## Problem details
Return the material below in full and exactly.

## Data excerpt
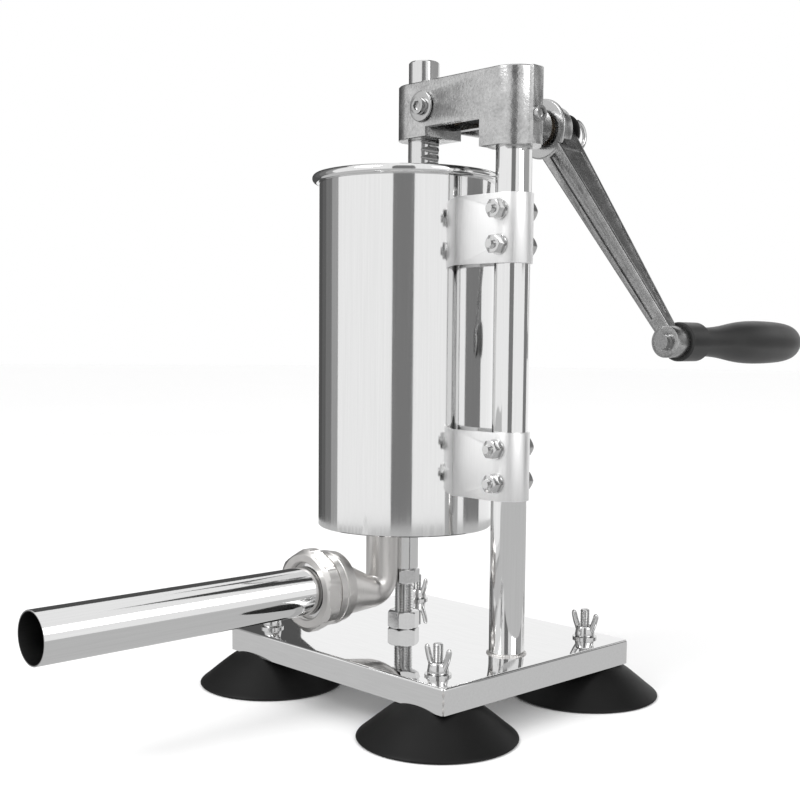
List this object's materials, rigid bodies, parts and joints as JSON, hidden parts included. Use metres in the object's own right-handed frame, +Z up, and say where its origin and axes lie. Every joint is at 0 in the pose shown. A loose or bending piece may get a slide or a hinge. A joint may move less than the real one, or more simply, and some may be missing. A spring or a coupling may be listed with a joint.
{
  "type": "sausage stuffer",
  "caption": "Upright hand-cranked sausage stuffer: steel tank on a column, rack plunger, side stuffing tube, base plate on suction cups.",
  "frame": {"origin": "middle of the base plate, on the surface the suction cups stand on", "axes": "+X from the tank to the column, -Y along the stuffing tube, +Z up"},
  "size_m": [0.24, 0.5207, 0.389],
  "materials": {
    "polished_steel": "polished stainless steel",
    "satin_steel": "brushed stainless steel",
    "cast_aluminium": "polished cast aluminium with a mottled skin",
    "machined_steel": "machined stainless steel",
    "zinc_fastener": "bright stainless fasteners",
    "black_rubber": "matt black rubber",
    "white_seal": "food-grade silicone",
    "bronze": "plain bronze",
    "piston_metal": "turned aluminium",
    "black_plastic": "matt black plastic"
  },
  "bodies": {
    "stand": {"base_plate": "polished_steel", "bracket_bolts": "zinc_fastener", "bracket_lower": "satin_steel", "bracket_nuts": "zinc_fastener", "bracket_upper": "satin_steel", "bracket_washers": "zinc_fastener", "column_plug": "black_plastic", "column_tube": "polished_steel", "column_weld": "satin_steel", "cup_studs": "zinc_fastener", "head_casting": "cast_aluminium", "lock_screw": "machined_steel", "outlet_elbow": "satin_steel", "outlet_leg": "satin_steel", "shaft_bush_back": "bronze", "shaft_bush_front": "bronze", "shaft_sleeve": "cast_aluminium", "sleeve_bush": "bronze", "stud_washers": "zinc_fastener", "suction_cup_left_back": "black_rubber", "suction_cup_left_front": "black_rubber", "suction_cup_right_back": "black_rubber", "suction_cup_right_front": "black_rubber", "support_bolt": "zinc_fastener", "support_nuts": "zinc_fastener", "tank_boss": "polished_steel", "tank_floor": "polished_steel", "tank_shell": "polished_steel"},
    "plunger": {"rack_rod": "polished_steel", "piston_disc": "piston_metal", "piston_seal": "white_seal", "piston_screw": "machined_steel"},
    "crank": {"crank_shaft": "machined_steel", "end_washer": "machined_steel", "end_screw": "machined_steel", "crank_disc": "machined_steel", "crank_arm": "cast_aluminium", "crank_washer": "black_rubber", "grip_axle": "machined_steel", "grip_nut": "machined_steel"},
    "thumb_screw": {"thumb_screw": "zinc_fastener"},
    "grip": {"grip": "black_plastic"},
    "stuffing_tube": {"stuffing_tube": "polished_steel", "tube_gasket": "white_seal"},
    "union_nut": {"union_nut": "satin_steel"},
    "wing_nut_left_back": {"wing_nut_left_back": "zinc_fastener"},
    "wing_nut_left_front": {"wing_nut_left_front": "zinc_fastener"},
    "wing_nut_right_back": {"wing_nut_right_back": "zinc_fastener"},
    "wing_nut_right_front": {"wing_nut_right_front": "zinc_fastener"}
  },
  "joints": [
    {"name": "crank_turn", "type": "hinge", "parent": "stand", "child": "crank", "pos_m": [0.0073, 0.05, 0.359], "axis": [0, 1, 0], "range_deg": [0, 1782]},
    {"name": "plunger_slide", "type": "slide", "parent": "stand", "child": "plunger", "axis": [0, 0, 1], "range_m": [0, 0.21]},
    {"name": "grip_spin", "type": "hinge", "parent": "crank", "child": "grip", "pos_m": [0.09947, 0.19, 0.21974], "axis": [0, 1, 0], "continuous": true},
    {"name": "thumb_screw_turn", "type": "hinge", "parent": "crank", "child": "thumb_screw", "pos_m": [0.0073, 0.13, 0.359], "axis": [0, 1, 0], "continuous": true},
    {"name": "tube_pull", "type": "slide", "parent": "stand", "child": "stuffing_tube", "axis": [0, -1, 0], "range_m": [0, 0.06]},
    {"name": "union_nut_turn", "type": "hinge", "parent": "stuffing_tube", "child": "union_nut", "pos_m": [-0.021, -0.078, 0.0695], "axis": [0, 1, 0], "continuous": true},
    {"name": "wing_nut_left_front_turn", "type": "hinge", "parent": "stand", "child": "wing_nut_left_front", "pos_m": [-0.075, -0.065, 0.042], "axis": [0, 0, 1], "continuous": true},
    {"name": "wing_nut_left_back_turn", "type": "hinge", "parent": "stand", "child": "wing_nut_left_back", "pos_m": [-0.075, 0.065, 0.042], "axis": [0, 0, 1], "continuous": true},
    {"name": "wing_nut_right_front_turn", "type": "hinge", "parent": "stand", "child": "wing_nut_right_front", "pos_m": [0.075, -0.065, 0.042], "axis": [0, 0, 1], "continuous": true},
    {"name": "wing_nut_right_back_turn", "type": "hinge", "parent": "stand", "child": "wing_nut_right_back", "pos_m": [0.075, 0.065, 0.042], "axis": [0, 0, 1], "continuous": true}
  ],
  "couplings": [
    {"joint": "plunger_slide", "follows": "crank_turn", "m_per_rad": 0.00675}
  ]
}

## Exercise output
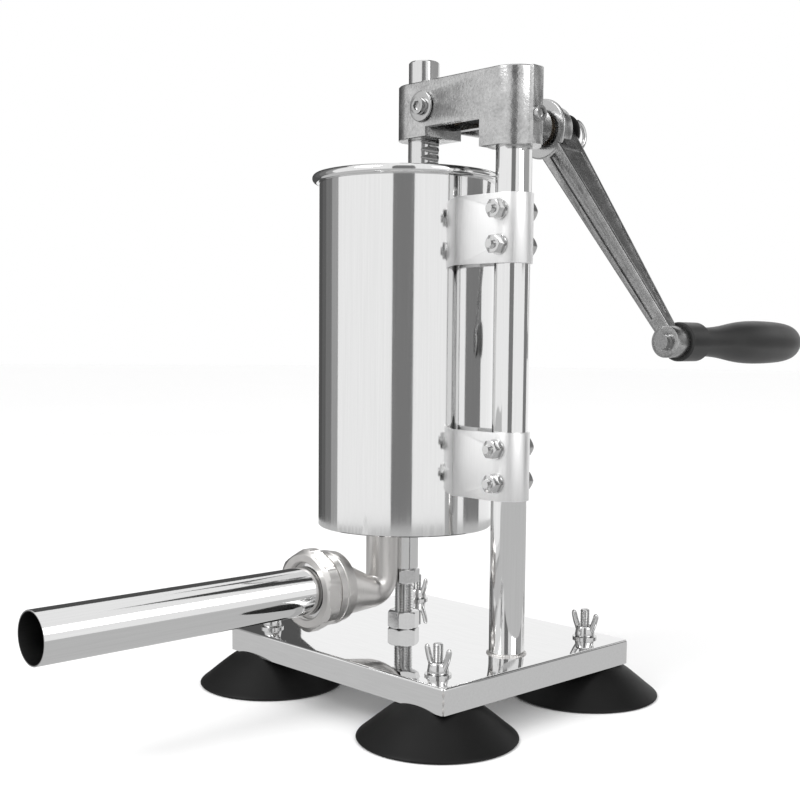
List this object's materials, rigid bodies, parts and joints as JSON, hidden parts included. Use metres in the object's own right-handed frame, +Z up, and say where its origin and axes lie. Every joint is at 0 in the pose shown. A loose or bending piece may get a slide or a hinge. A joint may move less than the real one, or more simply, and some may be missing. A spring or a coupling may be listed with a joint.
{
  "type": "sausage stuffer",
  "caption": "Upright hand-cranked sausage stuffer: steel tank on a column, rack plunger, side stuffing tube, base plate on suction cups.",
  "frame": {"origin": "middle of the base plate, on the surface the suction cups stand on", "axes": "+X from the tank to the column, -Y along the stuffing tube, +Z up"},
  "size_m": [0.24, 0.5207, 0.389],
  "materials": {
    "polished_steel": "polished stainless steel",
    "satin_steel": "brushed stainless steel",
    "cast_aluminium": "polished cast aluminium with a mottled skin",
    "machined_steel": "machined stainless steel",
    "zinc_fastener": "bright stainless fasteners",
    "black_rubber": "matt black rubber",
    "white_seal": "food-grade silicone",
    "bronze": "plain bronze",
    "piston_metal": "turned aluminium",
    "black_plastic": "matt black plastic"
  },
  "bodies": {
    "stand": {"base_plate": "polished_steel", "bracket_bolts": "zinc_fastener", "bracket_lower": "satin_steel", "bracket_nuts": "zinc_fastener", "bracket_upper": "satin_steel", "bracket_washers": "zinc_fastener", "column_plug": "black_plastic", "column_tube": "polished_steel", "column_weld": "satin_steel", "cup_studs": "zinc_fastener", "head_casting": "cast_aluminium", "lock_screw": "machined_steel", "outlet_elbow": "satin_steel", "outlet_leg": "satin_steel", "shaft_bush_back": "bronze", "shaft_bush_front": "bronze", "shaft_sleeve": "cast_aluminium", "sleeve_bush": "bronze", "stud_washers": "zinc_fastener", "suction_cup_left_back": "black_rubber", "suction_cup_left_front": "black_rubber", "suction_cup_right_back": "black_rubber", "suction_cup_right_front": "black_rubber", "support_bolt": "zinc_fastener", "support_nuts": "zinc_fastener", "tank_boss": "polished_steel", "tank_floor": "polished_steel", "tank_shell": "polished_steel"},
    "plunger": {"rack_rod": "polished_steel", "piston_disc": "piston_metal", "piston_seal": "white_seal", "piston_screw": "machined_steel"},
    "crank": {"crank_shaft": "machined_steel", "end_washer": "machined_steel", "end_screw": "machined_steel", "crank_disc": "machined_steel", "crank_arm": "cast_aluminium", "crank_washer": "black_rubber", "grip_axle": "machined_steel", "grip_nut": "machined_steel"},
    "thumb_screw": {"thumb_screw": "zinc_fastener"},
    "grip": {"grip": "black_plastic"},
    "stuffing_tube": {"stuffing_tube": "polished_steel", "tube_gasket": "white_seal"},
    "union_nut": {"union_nut": "satin_steel"},
    "wing_nut_left_back": {"wing_nut_left_back": "zinc_fastener"},
    "wing_nut_left_front": {"wing_nut_left_front": "zinc_fastener"},
    "wing_nut_right_back": {"wing_nut_right_back": "zinc_fastener"},
    "wing_nut_right_front": {"wing_nut_right_front": "zinc_fastener"}
  },
  "joints": [
    {"name": "crank_turn", "type": "hinge", "parent": "stand", "child": "crank", "pos_m": [0.0073, 0.05, 0.359], "axis": [0, 1, 0], "range_deg": [0, 1782]},
    {"name": "plunger_slide", "type": "slide", "parent": "stand", "child": "plunger", "axis": [0, 0, 1], "range_m": [0, 0.21]},
    {"name": "grip_spin", "type": "hinge", "parent": "crank", "child": "grip", "pos_m": [0.09947, 0.19, 0.21974], "axis": [0, 1, 0], "continuous": true},
    {"name": "thumb_screw_turn", "type": "hinge", "parent": "crank", "child": "thumb_screw", "pos_m": [0.0073, 0.13, 0.359], "axis": [0, 1, 0], "continuous": true},
    {"name": "tube_pull", "type": "slide", "parent": "stand", "child": "stuffing_tube", "axis": [0, -1, 0], "range_m": [0, 0.06]},
    {"name": "union_nut_turn", "type": "hinge", "parent": "stuffing_tube", "child": "union_nut", "pos_m": [-0.021, -0.078, 0.0695], "axis": [0, 1, 0], "continuous": true},
    {"name": "wing_nut_left_front_turn", "type": "hinge", "parent": "stand", "child": "wing_nut_left_front", "pos_m": [-0.075, -0.065, 0.042], "axis": [0, 0, 1], "continuous": true},
    {"name": "wing_nut_left_back_turn", "type": "hinge", "parent": "stand", "child": "wing_nut_left_back", "pos_m": [-0.075, 0.065, 0.042], "axis": [0, 0, 1], "continuous": true},
    {"name": "wing_nut_right_front_turn", "type": "hinge", "parent": "stand", "child": "wing_nut_right_front", "pos_m": [0.075, -0.065, 0.042], "axis": [0, 0, 1], "continuous": true},
    {"name": "wing_nut_right_back_turn", "type": "hinge", "parent": "stand", "child": "wing_nut_right_back", "pos_m": [0.075, 0.065, 0.042], "axis": [0, 0, 1], "continuous": true}
  ],
  "couplings": [
    {"joint": "plunger_slide", "follows": "crank_turn", "m_per_rad": 0.00675}
  ]
}